Some Phish fans reacted negatively and made that clear in letters to the band. One letter had a pretty significant impact on Fishman, who was adopted at an early age.

"I'm an adopted kid, OK? So someone on Earth didn't have an abortion, and I'm here talking to you today. Alright?" he said. "Now, another person who was adopted wrote a letter in expressing the same sort of thing. So, now, that to me, there's some sound reasoning that I hadn't thought about — and suddenly we're involved in this very divisive social issue."

Elephants, though, are a little different, he argued.

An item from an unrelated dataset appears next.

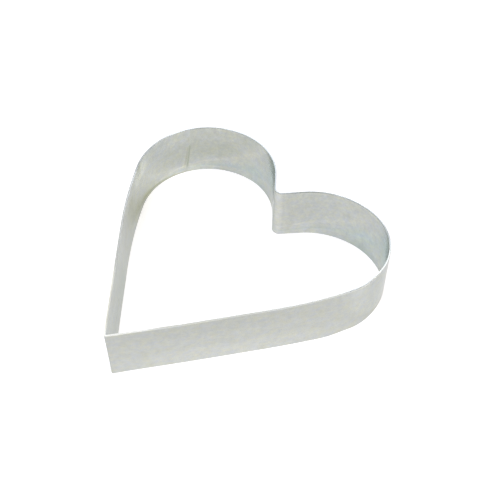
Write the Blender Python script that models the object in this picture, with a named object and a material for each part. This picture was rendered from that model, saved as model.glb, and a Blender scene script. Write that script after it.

"That's not a politically human-driven issue. This is, like, our survival," he said. "To me, if we're talking about the preservation of life on earth and our own well-being, that's less politically charged."

For what it's worth, that Lowell concert was pretty dope. Phish debuted several modern classics, such as "Free" and "Theme From the Bottom," and some excellent rarities, such as "Ha Ha Ha," "Glide II" and "Spock's Brain." 

Just sayin'. 

After disposing of the political issues, Seven Days got down to serious business — namely, asking about Phish.

Fishman said he'd been in the studio recently and barely missed connecting with pianist Page McConnell, who arrived a couple days later.

What were they working on in the studio?

"Top-secret things," the drummer said. "Nah, just, you know, songwriting."

With Phish?

"Yeah, I was doing some stuff with [guitarist Trey Anastasio], doing a little demo-ing," he said. "We're always working on something."

Jon Fishman and a Seven Days reporter - PAUL HEINTZ
  • Paul Heintz
  • Jon Fishman and a Seven Days reporter
Could he reveal any surprises about Magnaball, Phish's 10th multi-day festival, which is set to take place in August in Watkins Glen, N.Y.?

"Oh, no," he said. "I can reveal nothing. And I wouldn't."

At that point, the reporter swallowed his pride and asked for a photo.